Given task: Locate all lines with the word "scene" and copy them out.

· · · · · · ·

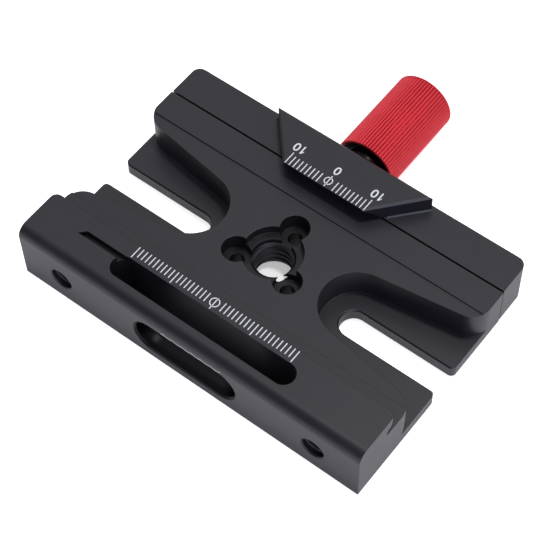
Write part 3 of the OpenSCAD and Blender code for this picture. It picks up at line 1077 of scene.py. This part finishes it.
def makeFloor(settings):
    bodyLow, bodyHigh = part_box("clamp_body")
    knobLow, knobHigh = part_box("knob")
    front = Vector((0, bodyLow.y, bodyLow.z))
    rear = Vector((0, knobLow.y + knobSettings["neckLength"] * mm, knobLow.z))
    tilt = math.atan2(rear.z - front.z, rear.y - front.y)
    half = settings["floorSize"] / 2
    mesh = bpy.data.meshes.new("floor")
    corners = [(x * half, y * half, 0) for x, y in ((-1, -1), (1, -1), (1, 1), (-1, 1))]
    mesh.from_pydata(corners, [], [(0, 1, 2, 3)])
    mesh.transform(Matrix.Translation(front - Vector((0, 0, 0.00002))) @ Matrix.Rotation(tilt, 4, "X"))
    material = bpy.data.materials.new("floorPaper")
    material.use_nodes = True
    tree = material.node_tree
    tree.nodes.clear()
    place = tree.nodes.new("ShaderNodeTexCoord").outputs["Object"]
    low = tuple(c * 0.985 for c in settings["floorColor"])
    color = noiseBetween(tree, place, 0.004, low, settings["floorColor"])
    paper = addNode(tree, "ShaderNodeBsdfDiffuse", {"Color": color})
    rays = tree.nodes.new("ShaderNodeLightPath").outputs
    mirrored = addNode(
        tree, "ShaderNodeMath", {0: rays["Is Glossy Ray"], 1: rays["Is Transmission Ray"]}, operation="MAXIMUM"
    )
    mirrored = addNode(
        tree, "ShaderNodeMath", {0: mirrored.outputs[0], 1: settings["floorGlossLift"]}, operation="MULTIPLY"
    )
    lift = addNode(
        tree,
        "ShaderNodeMath",
        {0: rays["Is Camera Ray"], 1: settings["floorLift"], 2: mirrored.outputs[0]},
        operation="MULTIPLY_ADD",
    )
    # Painted shade: near the middle hole's axis the glow is scaled down, partly painted darkness on top of the lamp's
    # real shadow
    fromHole = addNode(tree, "ShaderNodeVectorMath", {0: place}, operation="LENGTH").outputs["Value"]
    limits = {"Value": fromHole, "From Min": settings["paintedShadeRadius"], "From Max": settings["paintedShadeRadius"] + 0.001}
    limits["To Min"] = settings["paintedShadeLift"]
    shade = addNode(tree, "ShaderNodeMapRange", limits)
    lift = addNode(tree, "ShaderNodeMath", {0: lift.outputs[0], 1: shade.outputs[0]}, operation="MULTIPLY")
    glow = addNode(tree, "ShaderNodeEmission", {"Strength": lift.outputs[0]})
    both = addNode(tree, "ShaderNodeAddShader", {0: paper.outputs[0], 1: glow.outputs[0]})
    addNode(tree, "ShaderNodeOutputMaterial", {"Surface": both.outputs[0]})
    mesh.materials.append(material)
    floor = bpy.data.objects.new("floor", mesh)
    bpy.context.scene.collection.objects.link(floor)


# Even grey room that is darker at the horizon, with a large soft panel behind the object, a window and a dark card in front
def makeSky(settings):
    world = bpy.data.worlds.new("studio")
    bpy.context.scene.world = world
    world.use_nodes = True
    tree = world.node_tree
    tree.nodes.clear()
    direction = tree.nodes.new("ShaderNodeTexCoord").outputs["Generated"]
    height = addNode(tree, "ShaderNodeSeparateXYZ", {0: direction}).outputs["Z"]

    def fade(value, start, full):
        limits = {"Value": value, "From Min": start, "From Max": full}
        return addNode(tree, "ShaderNodeMapRange", limits, interpolation_type="SMOOTHSTEP").outputs[0]

    rise = fade(height, 0.05, 0.4)
    top = fade(height, 0.55, 0.9)
    room = mixColors(tree, rise, settings["skyHorizon"], settings["skyMiddle"])
    room = mixColors(tree, top, room, settings["skyZenith"])
    for name in ("panel", "window", "card"):
        center = unitVector(settings[name + "Azimuth"], settings[name + "Elevation"])
        nearness = addNode(tree, "ShaderNodeVectorMath", {0: direction, 1: center}, operation="DOT_PRODUCT")
        edge = (math.cos(math.radians(settings[name + side])) for side in ("Outer", "Inner"))
        room = mixColors(tree, fade(nearness.outputs["Value"], *edge), room, settings[name + "Color"])
    seen = tree.nodes.new("ShaderNodeLightPath").outputs["Is Camera Ray"]
    room = mixColors(tree, seen, room, (1.0, 1.0, 1.0))
    sky = addNode(tree, "ShaderNodeBackground", {"Color": room, "Strength": 1.0})
    addNode(tree, "ShaderNodeOutputWorld", {"Surface": sky.outputs[0]})


def makeLamp(settings):
    data = bpy.data.lights.new("softbox", "AREA")
    data.shape = "DISK"
    data.size = settings["lampSize"]
    data.energy = settings["lampPower"]
    lamp = bpy.data.objects.new("softbox", data)
    bpy.context.scene.collection.objects.link(lamp)
    lamp.location = unitVector(settings["lampAzimuth"], settings["lampElevation"]) * settings["lampDistance"]
    lamp.rotation_euler = lamp.location.to_track_quat("Z", "Y").to_euler()


makeFloor(stageSettings)
makeSky(stageSettings)
makeLamp(stageSettings)
addCamera(photoView)
bpy.context.scene.view_settings.view_transform = "Standard"
print("stage: floor, light and camera made")

bpy.context.view_layer.update()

· · · · · · ·

Response to this task:
Write part 3 of the OpenSCAD and Blender code for this picture. It picks up at line 1077 of scene.py. This part finishes it.
    bpy.context.scene.collection.objects.link(floor)
    bpy.context.scene.world = world
    bpy.context.scene.collection.objects.link(lamp)
bpy.context.scene.view_settings.view_transform = "Standard"